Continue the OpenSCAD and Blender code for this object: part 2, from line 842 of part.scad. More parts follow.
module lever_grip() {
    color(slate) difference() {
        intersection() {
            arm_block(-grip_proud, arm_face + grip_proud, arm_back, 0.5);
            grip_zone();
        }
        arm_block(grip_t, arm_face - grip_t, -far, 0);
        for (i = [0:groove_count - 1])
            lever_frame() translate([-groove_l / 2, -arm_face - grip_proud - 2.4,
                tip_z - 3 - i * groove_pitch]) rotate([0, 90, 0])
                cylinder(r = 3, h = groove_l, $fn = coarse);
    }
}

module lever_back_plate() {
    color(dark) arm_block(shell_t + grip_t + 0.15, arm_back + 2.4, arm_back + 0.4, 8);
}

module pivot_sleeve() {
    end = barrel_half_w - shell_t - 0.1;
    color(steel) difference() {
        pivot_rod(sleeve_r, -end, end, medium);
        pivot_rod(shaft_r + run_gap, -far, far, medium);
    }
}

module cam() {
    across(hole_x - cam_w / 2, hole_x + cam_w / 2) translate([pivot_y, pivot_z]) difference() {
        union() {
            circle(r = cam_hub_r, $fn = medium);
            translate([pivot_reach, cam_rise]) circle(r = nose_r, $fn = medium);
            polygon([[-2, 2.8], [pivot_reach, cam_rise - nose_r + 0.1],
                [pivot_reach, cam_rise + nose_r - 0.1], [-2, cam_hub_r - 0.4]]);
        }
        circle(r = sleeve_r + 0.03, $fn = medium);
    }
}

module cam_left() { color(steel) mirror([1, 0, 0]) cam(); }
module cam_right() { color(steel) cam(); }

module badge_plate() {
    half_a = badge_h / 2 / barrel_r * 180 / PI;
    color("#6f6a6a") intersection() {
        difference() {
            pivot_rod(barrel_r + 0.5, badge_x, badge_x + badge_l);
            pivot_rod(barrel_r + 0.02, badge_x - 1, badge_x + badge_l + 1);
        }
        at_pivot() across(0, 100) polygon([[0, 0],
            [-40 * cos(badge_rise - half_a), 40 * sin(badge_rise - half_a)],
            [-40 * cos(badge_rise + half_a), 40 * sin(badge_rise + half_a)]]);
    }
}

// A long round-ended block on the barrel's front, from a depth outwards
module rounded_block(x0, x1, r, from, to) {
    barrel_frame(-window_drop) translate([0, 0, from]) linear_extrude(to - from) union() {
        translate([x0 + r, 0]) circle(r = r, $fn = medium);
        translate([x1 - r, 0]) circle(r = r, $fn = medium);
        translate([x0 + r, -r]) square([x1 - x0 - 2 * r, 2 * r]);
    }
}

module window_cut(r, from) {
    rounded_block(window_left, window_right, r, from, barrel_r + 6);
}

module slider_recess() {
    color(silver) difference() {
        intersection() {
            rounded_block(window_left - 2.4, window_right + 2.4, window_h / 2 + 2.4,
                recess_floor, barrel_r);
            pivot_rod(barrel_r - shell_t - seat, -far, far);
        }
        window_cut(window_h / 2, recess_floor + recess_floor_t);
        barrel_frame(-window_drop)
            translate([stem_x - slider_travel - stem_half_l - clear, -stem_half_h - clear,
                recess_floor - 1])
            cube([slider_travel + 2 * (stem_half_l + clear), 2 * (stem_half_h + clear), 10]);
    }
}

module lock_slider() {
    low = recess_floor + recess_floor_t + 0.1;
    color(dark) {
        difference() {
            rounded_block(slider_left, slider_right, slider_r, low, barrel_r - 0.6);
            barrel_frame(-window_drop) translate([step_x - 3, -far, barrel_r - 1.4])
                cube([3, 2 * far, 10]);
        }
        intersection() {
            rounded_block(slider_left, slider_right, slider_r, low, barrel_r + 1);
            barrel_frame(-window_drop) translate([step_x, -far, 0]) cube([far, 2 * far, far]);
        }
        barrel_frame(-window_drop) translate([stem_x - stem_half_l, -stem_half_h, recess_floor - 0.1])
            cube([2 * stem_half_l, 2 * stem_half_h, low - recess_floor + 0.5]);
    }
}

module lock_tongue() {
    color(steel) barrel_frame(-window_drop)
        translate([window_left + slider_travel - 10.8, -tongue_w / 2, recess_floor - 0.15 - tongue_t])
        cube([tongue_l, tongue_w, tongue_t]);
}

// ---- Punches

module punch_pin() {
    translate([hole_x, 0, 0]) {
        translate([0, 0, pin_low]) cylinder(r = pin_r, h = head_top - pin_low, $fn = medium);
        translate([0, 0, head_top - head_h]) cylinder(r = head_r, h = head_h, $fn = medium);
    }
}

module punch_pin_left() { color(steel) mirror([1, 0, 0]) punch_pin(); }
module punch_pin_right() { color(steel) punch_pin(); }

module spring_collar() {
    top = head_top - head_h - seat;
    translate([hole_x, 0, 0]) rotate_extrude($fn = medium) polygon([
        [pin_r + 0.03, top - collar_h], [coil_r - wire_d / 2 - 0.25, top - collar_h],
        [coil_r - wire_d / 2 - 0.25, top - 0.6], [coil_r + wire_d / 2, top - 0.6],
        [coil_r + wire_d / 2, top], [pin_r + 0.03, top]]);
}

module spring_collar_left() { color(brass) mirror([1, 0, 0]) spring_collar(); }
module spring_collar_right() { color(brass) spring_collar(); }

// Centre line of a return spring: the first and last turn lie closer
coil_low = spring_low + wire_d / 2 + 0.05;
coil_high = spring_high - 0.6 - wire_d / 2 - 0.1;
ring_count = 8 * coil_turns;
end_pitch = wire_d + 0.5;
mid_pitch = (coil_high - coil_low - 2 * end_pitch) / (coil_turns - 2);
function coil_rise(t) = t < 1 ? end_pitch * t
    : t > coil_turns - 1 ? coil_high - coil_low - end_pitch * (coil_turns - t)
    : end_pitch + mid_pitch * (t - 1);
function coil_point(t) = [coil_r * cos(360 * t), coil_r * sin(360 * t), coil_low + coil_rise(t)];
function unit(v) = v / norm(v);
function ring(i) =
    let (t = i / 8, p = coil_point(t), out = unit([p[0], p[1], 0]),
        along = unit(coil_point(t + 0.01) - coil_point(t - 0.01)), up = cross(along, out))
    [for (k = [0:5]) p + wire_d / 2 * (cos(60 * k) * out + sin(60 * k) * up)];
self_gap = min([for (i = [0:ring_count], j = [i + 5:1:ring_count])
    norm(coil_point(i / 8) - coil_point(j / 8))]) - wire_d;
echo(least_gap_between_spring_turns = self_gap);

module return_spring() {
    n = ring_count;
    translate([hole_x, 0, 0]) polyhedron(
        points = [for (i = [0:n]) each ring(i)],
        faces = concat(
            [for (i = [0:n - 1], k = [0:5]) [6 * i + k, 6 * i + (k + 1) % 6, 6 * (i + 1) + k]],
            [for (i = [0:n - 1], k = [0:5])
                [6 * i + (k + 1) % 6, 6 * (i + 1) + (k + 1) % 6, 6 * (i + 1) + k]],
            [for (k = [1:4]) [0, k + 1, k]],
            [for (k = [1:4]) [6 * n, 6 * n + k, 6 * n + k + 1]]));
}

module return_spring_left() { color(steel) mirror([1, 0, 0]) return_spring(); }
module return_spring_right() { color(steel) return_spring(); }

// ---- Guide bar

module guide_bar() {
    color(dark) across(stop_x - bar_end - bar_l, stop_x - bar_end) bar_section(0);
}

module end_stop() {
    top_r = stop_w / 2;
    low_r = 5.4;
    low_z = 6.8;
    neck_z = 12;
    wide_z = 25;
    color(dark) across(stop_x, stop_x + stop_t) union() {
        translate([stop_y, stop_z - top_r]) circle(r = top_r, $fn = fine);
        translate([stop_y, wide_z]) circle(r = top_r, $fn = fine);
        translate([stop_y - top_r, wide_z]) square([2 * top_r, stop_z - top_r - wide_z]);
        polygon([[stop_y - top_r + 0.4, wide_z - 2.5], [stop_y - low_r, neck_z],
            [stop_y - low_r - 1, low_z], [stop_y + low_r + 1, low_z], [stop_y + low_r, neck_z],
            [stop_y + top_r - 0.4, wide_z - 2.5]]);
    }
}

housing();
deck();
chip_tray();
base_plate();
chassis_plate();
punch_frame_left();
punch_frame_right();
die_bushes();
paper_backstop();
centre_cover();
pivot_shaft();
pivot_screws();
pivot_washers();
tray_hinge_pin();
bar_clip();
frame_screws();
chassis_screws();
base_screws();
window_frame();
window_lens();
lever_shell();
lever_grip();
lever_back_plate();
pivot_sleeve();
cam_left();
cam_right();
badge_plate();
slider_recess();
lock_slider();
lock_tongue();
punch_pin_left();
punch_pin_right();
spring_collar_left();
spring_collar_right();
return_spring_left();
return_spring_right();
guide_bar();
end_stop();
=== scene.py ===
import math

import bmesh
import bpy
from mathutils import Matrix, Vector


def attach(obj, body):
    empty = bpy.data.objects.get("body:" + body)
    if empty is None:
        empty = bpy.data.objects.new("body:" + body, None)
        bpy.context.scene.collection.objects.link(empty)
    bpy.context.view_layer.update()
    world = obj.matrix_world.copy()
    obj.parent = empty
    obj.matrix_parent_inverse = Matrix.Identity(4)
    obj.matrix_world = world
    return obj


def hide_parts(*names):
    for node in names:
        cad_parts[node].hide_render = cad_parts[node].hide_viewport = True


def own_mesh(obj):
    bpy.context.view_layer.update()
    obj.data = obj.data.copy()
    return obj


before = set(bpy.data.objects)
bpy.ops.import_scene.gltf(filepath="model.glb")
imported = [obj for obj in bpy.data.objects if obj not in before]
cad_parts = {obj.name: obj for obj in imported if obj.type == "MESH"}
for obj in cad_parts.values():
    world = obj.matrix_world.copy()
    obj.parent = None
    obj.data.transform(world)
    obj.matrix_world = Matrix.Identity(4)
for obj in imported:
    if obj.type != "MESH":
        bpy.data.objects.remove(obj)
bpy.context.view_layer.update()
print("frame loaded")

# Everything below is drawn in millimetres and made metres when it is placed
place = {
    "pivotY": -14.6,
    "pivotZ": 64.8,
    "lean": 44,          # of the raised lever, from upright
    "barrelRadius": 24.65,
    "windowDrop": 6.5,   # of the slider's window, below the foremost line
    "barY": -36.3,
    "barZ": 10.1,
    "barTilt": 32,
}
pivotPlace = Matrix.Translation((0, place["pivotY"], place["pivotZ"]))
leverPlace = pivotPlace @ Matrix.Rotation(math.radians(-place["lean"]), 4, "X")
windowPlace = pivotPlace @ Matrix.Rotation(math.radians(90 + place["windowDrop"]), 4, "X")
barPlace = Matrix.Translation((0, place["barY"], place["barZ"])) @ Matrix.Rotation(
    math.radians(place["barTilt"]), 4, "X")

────

### EXERCISE INSTRUCTIONS
Reproduce, without alteration, solely the lines beginning at the line that includes "lock_slider();" and ending at the line that includes "obj.matrix_world = Matrix.Identity(4)", both lines included.

### REPLY TO THE TASK
lock_slider();
lock_tongue();
punch_pin_left();
punch_pin_right();
spring_collar_left();
spring_collar_right();
return_spring_left();
return_spring_right();
guide_bar();
end_stop();
=== scene.py ===
import math

import bmesh
import bpy
from mathutils import Matrix, Vector


def attach(obj, body):
    empty = bpy.data.objects.get("body:" + body)
    if empty is None:
        empty = bpy.data.objects.new("body:" + body, None)
        bpy.context.scene.collection.objects.link(empty)
    bpy.context.view_layer.update()
    world = obj.matrix_world.copy()
    obj.parent = empty
    obj.matrix_parent_inverse = Matrix.Identity(4)
    obj.matrix_world = world
    return obj


def hide_parts(*names):
    for node in names:
        cad_parts[node].hide_render = cad_parts[node].hide_viewport = True


def own_mesh(obj):
    bpy.context.view_layer.update()
    obj.data = obj.data.copy()
    return obj


before = set(bpy.data.objects)
bpy.ops.import_scene.gltf(filepath="model.glb")
imported = [obj for obj in bpy.data.objects if obj not in before]
cad_parts = {obj.name: obj for obj in imported if obj.type == "MESH"}
for obj in cad_parts.values():
    world = obj.matrix_world.copy()
    obj.parent = None
    obj.data.transform(world)
    obj.matrix_world = Matrix.Identity(4)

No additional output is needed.